By Jim Ellis
March 31, 2017 — Reports coming from Texas, as reported in the Houston Chronicle, indicate that three-term Rep. Beto O’Rourke (D-El Paso) will formally announce a challenge to Sen. Ted Cruz (R). Will O’Rourke be a viable challenger, or will his campaign be nothing more than a political suicide run?
It will be interesting to see what type of arguments the El Paso congressman and his Democratic allies use in attempting to convince the Texas electorate to choose a Senate Democratic contender for the first time since the late Lloyd Bentsen (D) was last re-elected in 1988. It has been 26 years since the Democrats won any major Texas statewide election, last occurring in 1990 when Ann Richards became governor.
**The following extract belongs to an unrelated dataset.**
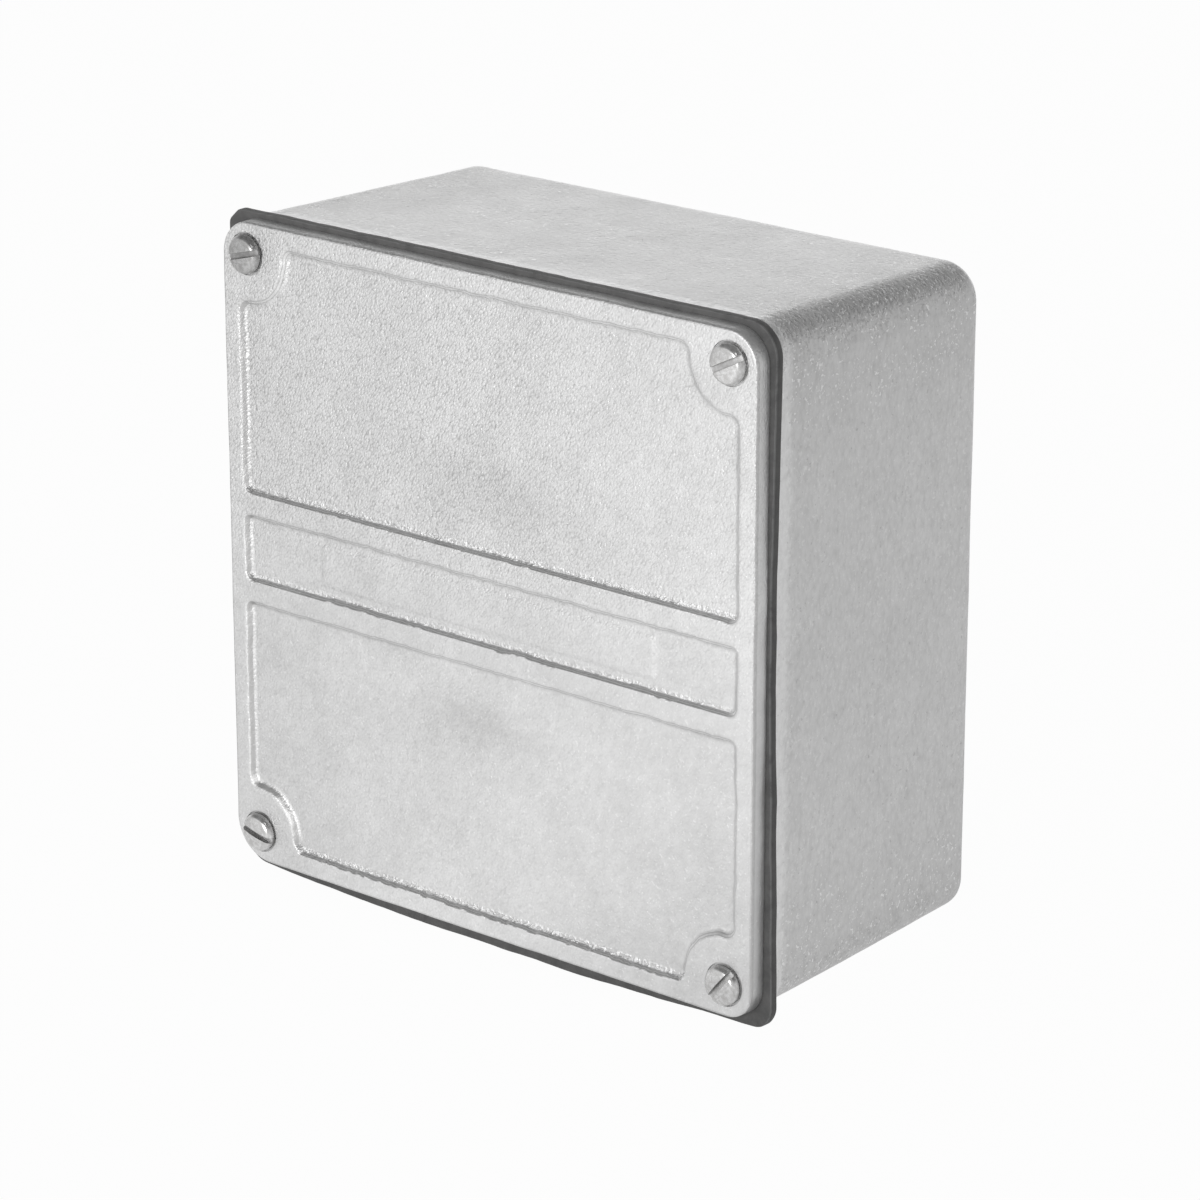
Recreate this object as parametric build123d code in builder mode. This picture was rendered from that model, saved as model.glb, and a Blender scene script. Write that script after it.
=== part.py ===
"""Square cast junction box with a gasketed, screwed-down lid.

Millimetres, +Z up. The box is fixed by its back face, which lies in the XZ plane with its
centre at the origin, and the lid faces -Y. Heights are measured forward from the back face,
so Plane.XZ.offset(rim_height) is the plane of the rim.
"""
from build123d import *
from math import radians, tan
import os

# Box casting
box_width = 203.0
box_depth = 96.0
side_wall = 5.5
back_wall = 5.5
wall_draft = 1.3
box_corner_radius = 11.0
back_edge_radius = 3.5
rim_edge_radius = 0.8
cavity_foot_radius = 2.0

# Corner posts that take the lid screws
screw_inset = 10.35
post_radius = 8.0
post_root_radius = 3.0
post_hole_spare_depth = 4.0

# Gasket, cut from sheet rubber: left and right sides drawn in, top and bottom bowed out a
# little, and the top left corner cut across
gasket_thickness = 3.0
gasket_overhang = 2.7
gasket_waist = 1.5
gasket_bow = 0.2
gasket_corner_radius = 6.5
gasket_cut_corner = 4.0
gasket_cut_radius = 0.8
gasket_setback = 0.8

# Lid casting: a frame and two bars stand proud of three sunk panels
lid_thickness = 5.5
lid_inset = 0.5
lid_corner_radius = 10.5
lid_edge_radius = 1.3
lid_draft = 2.0
lid_frame_width = 6.3
lid_bar_width = 6.8
name_band_height = 20.7
panel_depth = 1.6
panel_draft = 35.0
panel_corner_radius = 2.6
panel_edge_radius = 0.7
panel_foot_radius = 0.8
notch_radius = 14.2
notch_shoulder_radius = 4.0
blank_pad_width = 128.0
blank_pad_height = 12.9
blank_pad_rise = 0.3
blank_pad_radius = 1.0
spot_face_radius = 6.5
spot_face_depth = 0.6

# Lid screws: slotted pan heads, the thread drawn at its pitch diameter
screw_radius = 2.675
screw_length = 20.0
screw_point_chamfer = 0.8
screw_head_radius = 6.0
screw_head_height = 3.5
screw_shoulder_radius = 1.6
screw_crown = 0.25
screw_slot_width = 1.8
screw_slot_depth = 1.8
slot_angles = {"top_left": 15.0, "top_right": 27.0, "bottom_left": -14.0, "bottom_right": 51.0}

# Earth terminal inside the box: boss, plain washer and cheese-head screw
earth_boss_radius = 7.0
earth_boss_height = 6.0
earth_boss_root_radius = 2.0
earth_from_side_wall = 34.0
earth_washer_radius = 5.5
earth_washer_thickness = 1.2
earth_screw_radius = 2.24
earth_screw_length = 9.0
earth_point_chamfer = 0.6
earth_hole_spare_depth = 1.0
earth_head_radius = 4.25
earth_head_height = 3.3
earth_shoulder_radius = 0.5
earth_crown = 0.15
earth_slot_width = 1.2
earth_slot_depth = 1.5
earth_slot_angle = 25.0

# Fits
thread_clearance = 0.05
through_hole_clearance = 0.6
seat_tolerance = 0.01

# Places along the depth, and spans across the front
rim_height = box_depth
lid_back_height = rim_height + gasket_thickness
lid_front_height = lid_back_height + lid_thickness
panel_floor_height = lid_front_height - panel_depth
screw_seat_height = lid_front_height - spot_face_depth
screw_pitch = box_width - 2 * screw_inset
cavity_width = box_width - 2 * side_wall
between_posts = screw_pitch - 2 * post_radius
post_hole_depth = screw_length - (screw_seat_height - rim_height) + post_hole_spare_depth
screw_through_radius = screw_radius + through_hole_clearance

lid_width = box_width - 2 * lid_inset
panel_width = lid_width - 2 * lid_frame_width
name_band_top = name_band_height / 2
large_panel_bottom = name_band_top + lid_bar_width
large_panel_height = panel_width / 2 - large_panel_bottom
large_panel_middle = large_panel_bottom + large_panel_height / 2

back_width = box_width - 2 * box_depth * tan(radians(wall_draft))
earth_across = -(back_width / 2 - side_wall - earth_from_side_wall)
earth_seat_height = back_wall + earth_boss_height
earth_head_seat_height = earth_seat_height + earth_washer_thickness
earth_hole_depth = earth_screw_length - earth_washer_thickness + earth_hole_spare_depth


def at_height(solid_builder, height):
    """The edges of a part that lie flat at one height above the back face."""
    return solid_builder.edges().filter_by_position(
        Axis.Y, -height - seat_tolerance, -height + seat_tolerance
    )


def corner_seat(corner):
    """The plane of a lid screw's seat, at the corner that its name gives."""
    across = screw_pitch / 2 if corner.endswith("right") else -screw_pitch / 2
    up = screw_pitch / 2 if corner.startswith("top") else -screw_pitch / 2
    return Plane(origin=(across, -screw_seat_height, up), x_dir=(1, 0, 0), z_dir=(0, -1, 0))


def slotted_screw(seat, shank, head, slot):
    """A screw whose head stands on the seat plane and whose shank goes down through it."""
    shank_radius, length, point_chamfer = shank
    head_radius, head_height, shoulder_radius, crown = head
    slot_width, slot_depth, slot_angle = slot
    profile_plane = Plane(seat.origin, x_dir=seat.x_dir, z_dir=seat.x_dir.cross(seat.z_dir))
    with BuildPart() as screw:
        with BuildSketch(profile_plane):
            with BuildLine():
                shoulder_start = (head_radius, head_height - crown - shoulder_radius)
                shoulder_end = (head_radius - shoulder_radius, head_height - crown)
                Polyline((0, head_height), (0, 0), (head_radius, 0), shoulder_start)
                TangentArc(shoulder_start, shoulder_end, tangent=(0, 1))
                TangentArc((0, head_height), shoulder_end, tangent=(1, 0))
            make_face()
        revolve(axis=Axis(seat.origin, seat.z_dir))
        with BuildSketch(seat):
            Circle(shank_radius)
        extrude(amount=-length)
        chamfer(screw.edges().sort_by(Axis.Y)[-1], point_chamfer)
        with BuildSketch(seat.offset(head_height)):
            Rectangle(2 * head_radius, slot_width, rotation=slot_angle)
        extrude(amount=-slot_depth - crown, mode=Mode.SUBTRACT)
    return screw.part


# The opening inside the rim: a square whose four corners are filled by the posts
with BuildSketch() as cavity_opening:
    Rectangle(cavity_width, between_posts)
    Rectangle(between_posts, cavity_width)
    Rectangle(screw_pitch, screw_pitch)
    with GridLocations(screw_pitch, screw_pitch, 2, 2):
        Circle(post_radius, mode=Mode.SUBTRACT)
    fillet(cavity_opening.vertices().group_by(SortBy.DISTANCE)[-1], post_root_radius)


# Box casting: a drafted shell with full-depth corner posts and a boss for the earth screw
with BuildPart() as box_body:
    with BuildSketch(Plane.XZ.offset(rim_height)):
        Rectangle(box_width, box_width)
    extrude(amount=-box_depth)
    outer_walls = box_body.faces().filter_by(Axis.Y, reverse=True)
    draft(outer_walls, Plane.XZ.offset(rim_height), -wall_draft)
    fillet(box_body.edges().group_by(Axis.Y)[1], box_corner_radius)
    fillet(at_height(box_body, 0), back_edge_radius)
    fillet(at_height(box_body, rim_height), rim_edge_radius)

    with BuildSketch(Plane.XZ.offset(rim_height)):
        add(cavity_opening.sketch)
    extrude(amount=back_wall - rim_height, taper=wall_draft, mode=Mode.SUBTRACT)
    fillet(at_height(box_body, back_wall), cavity_foot_radius)

    with BuildSketch(Plane.XZ.offset(back_wall)):
        with Locations((earth_across, earth_across)):
            Circle(earth_boss_radius)
    extrude(amount=earth_boss_height)
    boss_root = at_height(box_body, back_wall).sort_by_distance(
        (earth_across, -back_wall, earth_across)
    )[0]
    fillet(boss_root, earth_boss_root_radius)
    with Locations(Plane.XZ.offset(earth_seat_height)):
        with Locations((earth_across, earth_across)):
            Hole(earth_screw_radius + thread_clearance, earth_hole_depth)

    with Locations(Plane.XZ.offset(rim_height)):
        with GridLocations(screw_pitch, screw_pitch, 2, 2):
            Hole(screw_radius + thread_clearance, post_hole_depth)
box_body.part.label = "box_body"


# Gasket: overhangs the rim all round, with holes for the lid screws
with BuildPart() as gasket:
    corner = box_width / 2 + gasket_overhang
    waist = corner - gasket_waist
    bow = corner + gasket_bow
    corners = [(corner, corner), (-corner, corner), (-corner, -corner), (corner, -corner)]
    side_middles = [(0, bow), (-waist, 0), (0, -bow), (waist, 0)]
    with BuildSketch(Plane.XZ.offset(rim_height)) as gasket_outline:
        with BuildLine():
            for start, middle, end in zip(corners, side_middles, corners[1:] + corners[:1]):
                ThreePointArc(start, middle, end)
        make_face()
        from_top_left = gasket_outline.vertices().sort_by(lambda v: v.X - v.Y)
        fillet(from_top_left[1:], gasket_corner_radius)
        top_left = gasket_outline.vertices().sort_by(lambda v: v.X - v.Y)[0]
        chamfer(top_left, gasket_cut_corner)
        cut_ends = gasket_outline.vertices().sort_by(lambda v: v.X - v.Y)[:2]
        fillet(cut_ends, gasket_cut_radius)
    extrude(amount=gasket_thickness)

    with BuildSketch(Plane.XZ.offset(rim_height)):
        add(cavity_opening.sketch)
        offset(amount=gasket_setback)
    extrude(amount=gasket_thickness, mode=Mode.SUBTRACT)
    with Locations(Plane.XZ.offset(lid_back_height)):
        with GridLocations(screw_pitch, screw_pitch, 2, 2):
            Hole(screw_through_radius)
gasket.part.label = "gasket"


# Lid: three sunk panels, the large ones notched round the screws, a bare pad in the band
with BuildPart() as lid:
    with BuildSketch(Plane.XZ.offset(lid_back_height)):
        Rectangle(lid_width, lid_width)
    extrude(amount=lid_thickness)
    lid_sides = lid.faces().filter_by(Axis.Y, reverse=True)
    draft(lid_sides, Plane.XZ.offset(lid_back_height), lid_draft)
    fillet(lid.edges().group_by(Axis.Y)[1], lid_corner_radius)
    fillet(at_height(lid, lid_front_height), lid_edge_radius)

    for side in (1, -1):
        with BuildSketch(Plane.XZ.offset(lid_front_height)) as large_panel:
            with Locations((0, side * large_panel_middle)):
                Rectangle(panel_width, large_panel_height)
            with GridLocations(screw_pitch, screw_pitch, 2, 2):
                Circle(notch_radius, mode=Mode.SUBTRACT)
            by_height = large_panel.vertices().sort_by(Axis.Y, reverse=side < 0)
            fillet(by_height[:2], panel_corner_radius)
            shoulders = large_panel.vertices().sort_by(Axis.Y, reverse=side > 0)[:4]
            fillet(shoulders, notch_shoulder_radius)
        extrude(amount=-panel_depth, taper=panel_draft, mode=Mode.SUBTRACT)
    with BuildSketch(Plane.XZ.offset(lid_front_height)):
        RectangleRounded(panel_width, name_band_height, panel_corner_radius)
    extrude(amount=-panel_depth, taper=panel_draft, mode=Mode.SUBTRACT)

    foot_edges = at_height(lid, panel_floor_height)
    fillet(foot_edges, panel_foot_radius)
    panel_reach = panel_width / 2 + seat_tolerance
    rim_edges = at_height(lid, lid_front_height).filter_by_position(
        Axis.X, -panel_reach, panel_reach
    )
    fillet(rim_edges.filter_by_position(Axis.Z, -panel_reach, panel_reach), panel_edge_radius)

    with BuildSketch(Plane.XZ.offset(panel_floor_height)):
        RectangleRounded(blank_pad_width, blank_pad_height, blank_pad_radius)
    extrude(amount=blank_pad_rise)
    with Locations(Plane.XZ.offset(lid_front_height)):
        with GridLocations(screw_pitch, screw_pitch, 2, 2):
            CounterBoreHole(screw_through_radius, spot_face_radius, spot_face_depth)
lid.part.label = "lid"


# Earth washer, flat on the boss
with BuildPart() as earth_washer:
    with BuildSketch(Plane.XZ.offset(earth_seat_height)):
        with Locations((earth_across, earth_across)):
            Circle(earth_washer_radius)
            Circle(earth_screw_radius + through_hole_clearance / 2, mode=Mode.SUBTRACT)
    extrude(amount=earth_washer_thickness)
earth_washer.part.label = "earth_washer"


# Earth screw, clamping the washer to the boss
earth_seat = Plane(
    origin=(earth_across, -earth_head_seat_height, earth_across), x_dir=(1, 0, 0), z_dir=(0, -1, 0)
)
earth_screw = slotted_screw(
    earth_seat,
    shank=(earth_screw_radius, earth_screw_length, earth_point_chamfer),
    head=(earth_head_radius, earth_head_height, earth_shoulder_radius, earth_crown),
    slot=(earth_slot_width, earth_slot_depth, earth_slot_angle),
)
earth_screw.label = "earth_screw"


# Lid screws, one in each corner, left at the angles at which they were tightened
lid_screws = []
for corner_name, slot_angle in slot_angles.items():
    lid_screw = slotted_screw(
        corner_seat(corner_name),
        shank=(screw_radius, screw_length, screw_point_chamfer),
        head=(screw_head_radius, screw_head_height, screw_shoulder_radius, screw_crown),
        slot=(screw_slot_width, screw_slot_depth, slot_angle),
    )
    lid_screw.label = "lid_screw_" + corner_name
    lid_screws.append(lid_screw)


os.makedirs("parts", exist_ok=True)
pieces = [box_body.part, gasket.part, lid.part, earth_washer.part, earth_screw] + lid_screws
for piece in pieces:
    export_step(piece, "parts/" + piece.label + ".step")
    print(piece.label, round(piece.volume), "cubic millimetres")
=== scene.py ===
# %% [markdown]
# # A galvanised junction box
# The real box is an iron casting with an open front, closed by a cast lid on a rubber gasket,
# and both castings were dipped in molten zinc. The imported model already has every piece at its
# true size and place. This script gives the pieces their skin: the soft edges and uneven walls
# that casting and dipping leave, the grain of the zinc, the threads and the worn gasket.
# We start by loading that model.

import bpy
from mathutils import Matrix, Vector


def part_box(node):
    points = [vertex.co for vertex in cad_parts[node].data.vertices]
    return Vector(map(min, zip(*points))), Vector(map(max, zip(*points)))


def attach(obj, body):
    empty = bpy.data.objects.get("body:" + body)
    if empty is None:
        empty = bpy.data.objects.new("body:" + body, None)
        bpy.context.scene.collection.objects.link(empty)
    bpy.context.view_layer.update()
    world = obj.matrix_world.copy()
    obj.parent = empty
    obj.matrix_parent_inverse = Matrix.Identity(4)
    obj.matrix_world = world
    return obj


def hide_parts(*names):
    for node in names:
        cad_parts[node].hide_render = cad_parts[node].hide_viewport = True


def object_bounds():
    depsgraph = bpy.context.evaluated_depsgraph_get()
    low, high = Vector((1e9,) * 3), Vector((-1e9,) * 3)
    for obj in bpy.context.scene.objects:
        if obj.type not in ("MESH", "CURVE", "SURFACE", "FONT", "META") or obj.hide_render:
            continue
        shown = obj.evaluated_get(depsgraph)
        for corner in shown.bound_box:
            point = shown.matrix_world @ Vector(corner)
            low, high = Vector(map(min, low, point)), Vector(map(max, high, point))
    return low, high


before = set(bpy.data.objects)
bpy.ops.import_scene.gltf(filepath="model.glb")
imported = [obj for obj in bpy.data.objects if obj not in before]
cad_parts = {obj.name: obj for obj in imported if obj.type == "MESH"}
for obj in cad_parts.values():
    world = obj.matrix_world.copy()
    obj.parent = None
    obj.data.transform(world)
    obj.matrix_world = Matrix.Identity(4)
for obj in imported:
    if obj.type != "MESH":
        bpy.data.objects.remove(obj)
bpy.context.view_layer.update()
print("pieces in the packed model:", sorted(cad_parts))

# %% Tools and the unit
import math

import bmesh
import bpy
import numpy as np
from mathutils import Matrix, Vector, noise

MM = 0.001
lid_low, lid_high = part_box("lid")
body_low, body_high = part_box("box_body")
gasket_low, gasket_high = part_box("gasket")
print("lid width in mm:", round((lid_high.x - lid_low.x) / MM, 1))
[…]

Other Democratic statewide candidates were also swept into constitutional office that year, as they had been for previous generations. George W. Bush unseated Gov. Richards in 1994, which actually began the period of Texas Republican dominance that continues to this day.
Beating Sen. Cruz may actually be more difficult than running against a typical Republican incumbent, meaning one who did not actively oppose President Trump. Democrats who hope to take advantage of what is typically a favorable wave for the out party in a president’s first mid-term election, may have a difficult time wrapping Cruz in such a surge, if it is to form, since he was the president’s chief electoral opponent for the GOP nomination.